Genesis Live: The Mama Tour is a concert film by the English progressive rock band Genesis, released for home video on 17 October 1985 by Virgin Music Video and on 27 June 1986 by Atlantic Records. It contains highlights from the group's five concerts at the National Exhibition Centre in Birmingham, the video was filmed on 26, 27 and 28 February 1984 at the end of their Mama Tour, supporting their 1983 album Genesis. It was directed by Jim Yukich.

==Background==
Two-thirds of the group's then current eponymous album appears on this video: the singles "Mama", "That's All", "Illegal Alien", "It's Gonna Get Better" (the B-side of "Mama"), and the two-piece suite "Home by the Sea/Second Home by the Sea".

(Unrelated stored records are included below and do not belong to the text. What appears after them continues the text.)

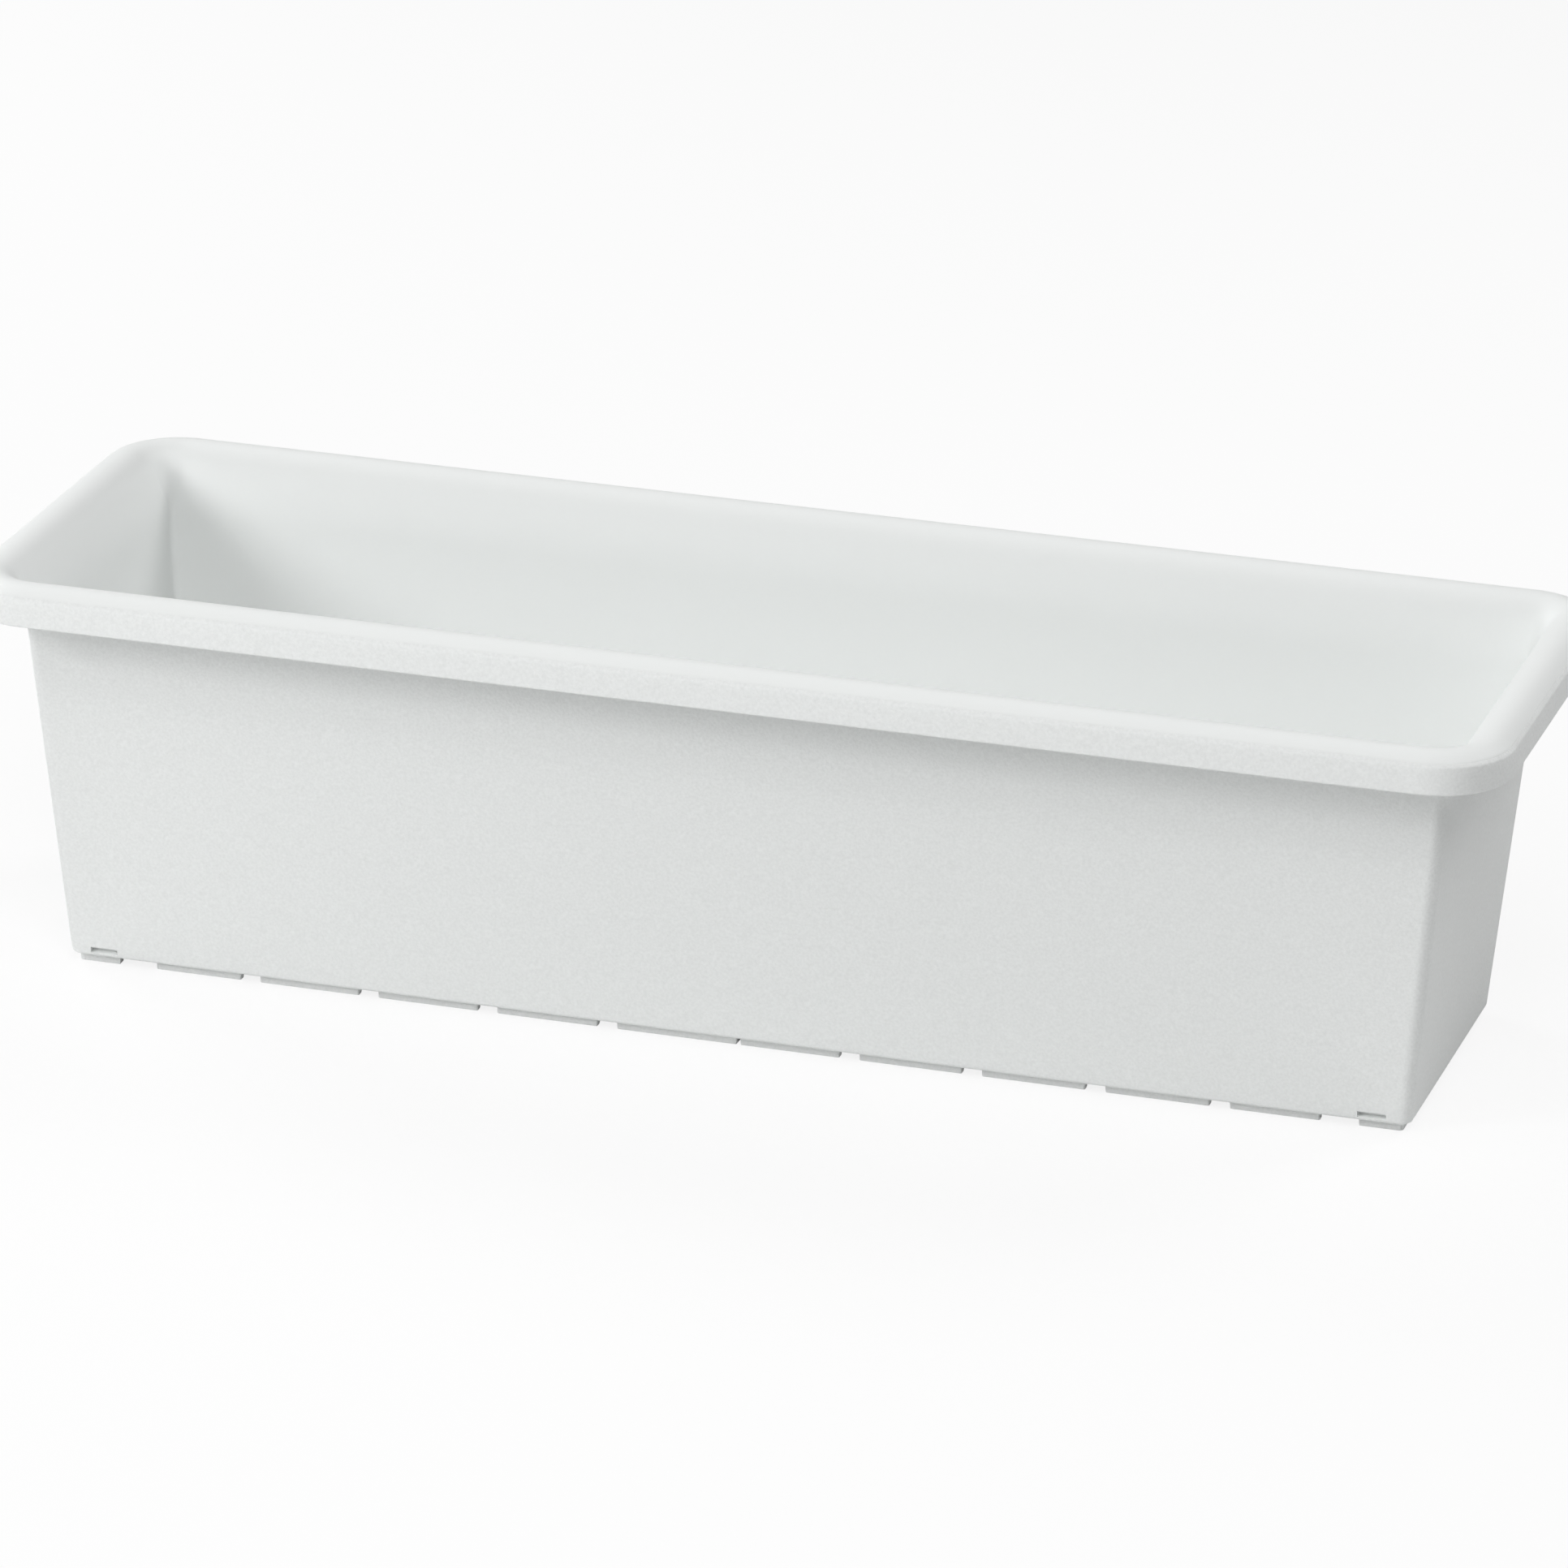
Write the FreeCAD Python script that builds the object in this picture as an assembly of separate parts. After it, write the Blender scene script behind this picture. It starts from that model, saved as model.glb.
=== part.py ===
import FreeCAD, Part
import math
import os

# A window box: a thin-walled trough with leaning walls, a rolled rim that is hollow
# underneath, short feet and pockets for a clip-on saucer. Two slotted grids stand in it
# over a water reservoir, and two plugs push into its drain holes from below.
#
# Millimetres. X runs along the box, Y from its front to its back, Z up. The origin is
# the centre of the footprint, on the surface that the feet stand on.

Vector = FreeCAD.Vector
UP = Vector(0, 0, 1)
QUARTERS = ((1, 1), (-1, 1), (-1, -1), (1, -1))  # anticlockwise, seen from above

# Shell
rim_length = 600.0  # outside, over the skirt
rim_width = 199.0
box_height = 162.5  # from the ground to the crest of the rim
wall = 2.2  # side walls and rim, square to the surface
floor_thickness = 2.5
draft_angle = 5.0  # the walls lean out by this many degrees
corner_radius = 5.0  # upright corners, outside
bottom_edge_radius = 1.6  # outside, where the walls meet the floor
inner_edge_radius = 1.8  # inside, where the walls meet the floor

# Rim
rim_overhang = 22.0  # from the wall to the face of the skirt
rim_corner = 30.0  # radius of the skirt's corners, seen from above
corner_blend = 8.0  # height over which the walls' corners widen to follow the rim
skirt_height = 10.4  # from the skirt's lower edge to the parting ridge
crest_rise = 14.8  # from the skirt's lower edge to the crest
crest_inset = 9.7  # from the face of the skirt to the crest
ridge_radius = 2.2  # soft edge between the roof of the rim and its skirt
lip_chamfer = 0.6  # the skirt's lower edge, outside

# Feet: a low wall under the floor, set back from the walls and broken by gaps
foot_height = 3.5
foot_inset = 3.0
foot_thickness = 4.0
foot_pitch = 48.0
foot_gap = 7.4
gaps_each_way = 4  # on each side of the middle, along the box
last_foot_length = 35.0
corner_gap = 14.6
cross_foot_slit = 1.0  # beside the cross foot that closes the middle gap

# Pockets that the saucer's clips snap into, above the corner feet
clip_length = 11.0
clip_height = 2.6
clip_depth = 2.6
clip_rise = 3.8  # from the wall's lower edge to the top of the pocket
clip_slope = 0.9  # the pocket's floor falls by this much from its back to its mouth
clip_backing = 2.4  # extra wall behind the pocket

# Supports for the grids
ledge_height = 14.0  # above the floor
ledge_reach = 19.0  # of the corner ledges, in from the long walls
ledge_rib = 1.8
ledge_start = 29.5  # from the outside of the end wall, at the floor, to the rib
post_length = 18.0
post_width = 12.0
post_spacing = 70.0

# Drains
drain_place = 131.0  # from the middle of the box to the axis of a drain
drain_radius = 7.0
drain_collar = 3.0  # thickness of the collar round the hole
drain_collar_height = 4.5  # above the floor

# Plugs
plug_running_gap = 0.05  # radial, between the shank and its hole
plug_head_radius = 12.5
plug_head_thickness = 2.2
plug_proud = 1.0  # how far the shank stands above the collar
plug_wall = 1.6
plug_bar_width = 2.4
plug_lead_in = 0.5

# Grids
seat_gap = 0.3  # between pieces that rest on each other
grid_side_gap = 1.2  # between a grid and the wall
grid_middle_gap = 1.0  # between the two grids
grid_thickness = 2.0
grid_lip_height = 5.0  # of the upturned edge, over the plate
grid_lip = 1.8
grid_rib_depth = 4.0
grid_rib = 1.8
grid_rib_spacing = 84.0
slot_length = 32.0
slot_width = 4.0
slot_pitch = 17.0
slot_rows = 3
slot_row_pitch = 40.0
slot_margin = 3.0  # least plate between a slot and the lip or a cup

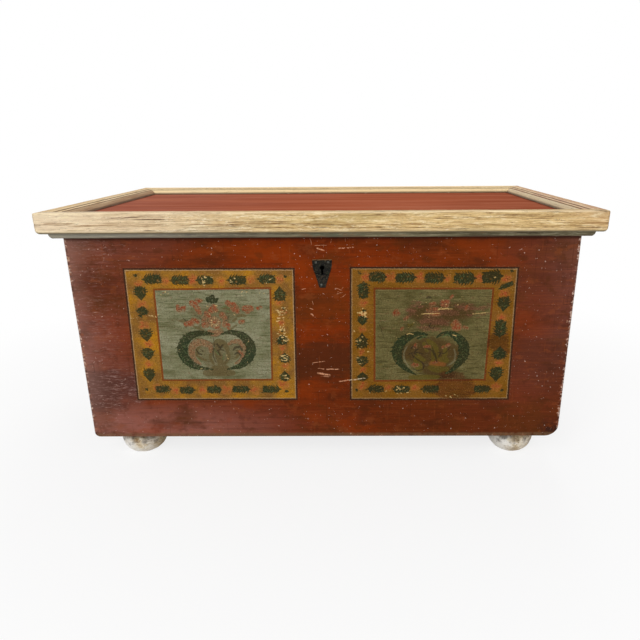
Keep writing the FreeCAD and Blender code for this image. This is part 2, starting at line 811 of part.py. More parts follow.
# Hinges
strap_nail_solids = []
leaf_nail_solids = []
for hand, centre in hinge_centres.items():
    node("hinge_strap_" + hand, hinge_strap(centre))
    node("hinge_leaf_" + hand, hinge_leaf(centre))
    node("hinge_pin_" + hand, hinge_pin(centre))
    strap_nail_solids += nails(strap_seats(centre), vec(0, 0, 1), strap_nail)
    leaf_nail_solids += nails(leaf_seats(centre), vec(0, -1, 0), leaf_nail)
node("hinge_strap_nails", strap_nail_solids)
node("hinge_leaf_nails", leaf_nail_solids)

# One STEP file for each node
os.makedirs("parts", exist_ok=True)
for name, shapes in nodes.items():
    solids = [solid for shape in shapes for solid in shape.Solids]
    shape = solids[0] if len(solids) == 1 else Part.makeCompound(solids)
    print("%-24s solids %2d  volume %12.1f  valid %s" % (name, len(solids), shape.Volume, shape.isValid()))
    shape.exportStep("parts/" + name + ".step")
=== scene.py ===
import bpy
import numpy as np
from math import radians
from mathutils import Matrix, Vector


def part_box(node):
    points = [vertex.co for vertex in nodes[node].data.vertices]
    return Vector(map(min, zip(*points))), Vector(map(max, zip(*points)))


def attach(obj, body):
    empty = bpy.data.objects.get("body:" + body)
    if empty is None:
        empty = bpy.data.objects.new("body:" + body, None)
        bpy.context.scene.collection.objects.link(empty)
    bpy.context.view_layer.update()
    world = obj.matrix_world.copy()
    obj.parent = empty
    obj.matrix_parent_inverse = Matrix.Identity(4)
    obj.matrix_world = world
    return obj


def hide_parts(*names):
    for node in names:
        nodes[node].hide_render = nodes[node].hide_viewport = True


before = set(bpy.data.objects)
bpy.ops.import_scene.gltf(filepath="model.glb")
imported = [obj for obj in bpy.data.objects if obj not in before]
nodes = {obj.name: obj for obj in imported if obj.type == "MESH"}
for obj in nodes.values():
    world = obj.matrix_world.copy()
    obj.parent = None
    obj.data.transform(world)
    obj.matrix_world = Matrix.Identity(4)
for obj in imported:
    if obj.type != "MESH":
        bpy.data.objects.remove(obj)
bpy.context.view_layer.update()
scene = bpy.context.scene
mm = 0.001
print("chest frame loaded:", len(nodes), "pieces")


def corners(name):
    # The lowest and highest corner of a piece, in millimetres
    low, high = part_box(name)
    return np.array(low) / mm, np.array(high) / mm


frontLow, frontHigh = corners("front_board_upper")
backLow, backHigh = corners("back_board_upper")
baseLow, baseHigh = corners("bottom_board_front")
railLow, railHigh = corners("lid_rail_front")
panelSeam, panelTop = corners("lid_board_front")[1][1:]
endSeam = corners("left_board_upper")[0][2]
frontFace, frontInner = frontLow[1], frontHigh[1]
backFace, backInner = backHigh[1], backLow[1]
bodyHalf, wallTop, seamLevel = frontHigh[0], frontHigh[2], frontLow[2]
lidHalf, lidFront, lidUnder = railHigh[0], railLow[1], railLow[2]
baseLevel, wallLow = baseLow[2], baseHigh[2]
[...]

Two singles from the previous album Abacab are also performed ("Keep It Dark" and the title track), and the set is rounded off with a medley of songs from their 1970s period, and the stage favourite "Turn It On Again". The latter song diverges into a medley of well-known songs by artists from bygone years, while the "In the Cage" suite includes extracts from "The Cinema Show", "...In That Quiet Earth", and the "Raven" section from "The Colony of Slippermen".

The tracks that were not included on the video that were performed at the shows were the show's opening track "Dodo/Lurker", the "Eleventh Earl of Mar/The Lamb Lies Down on Broadway/Firth of Fifth/The Musical Box" medley, "The Carpet Crawlers", "Follow You Follow Me" and "Los Endos".

The artwork incorporates aspects of the sleeves from the "Mama" single and the album Genesis, and also gives a nod to the light show for which the band was well known.

The Mama Tour was released on DVD, with 5.1 DTS and Dolby Digital sound, in November 2009 as part of the Genesis Movie Box 1981–2007 DVD set.

==Track listing==
1. "Abacab"
2. "That's All"
3. "Mama"
4. "Illegal Alien"
5. "Home by the Sea"
6. "Second Home by the Sea"
7. "Keep It Dark"
8. "It's Gonna Get Better"
9. Medley: "In the Cage"/"The Cinema Show"/"Afterglow" (Also contains snippets of "...In That Quiet Earth", "Riding the Scree", and "Raven")
10. "Turn It On Again – Final Medley"

== Personnel ==
- Phil Collins – drums, lead vocals
- Tony Banks – keyboards, backing vocals
- Mike Rutherford – guitar, bass, backing vocals
- Daryl Stuermer – guitar, bass, backing vocals
- Chester Thompson – drums

==Certifications==

| Region | Certification | Certified units/sales |
| United States (RIAA) | Gold | 50,000^{^} |
^{^} Shipments figures based on certification alone.

==Notes==

Tony Banks has stated in interviews, he was not fond of his keyboards setup in between the drum sets on stage. This tour was the only tour where his keyboards were set up like this.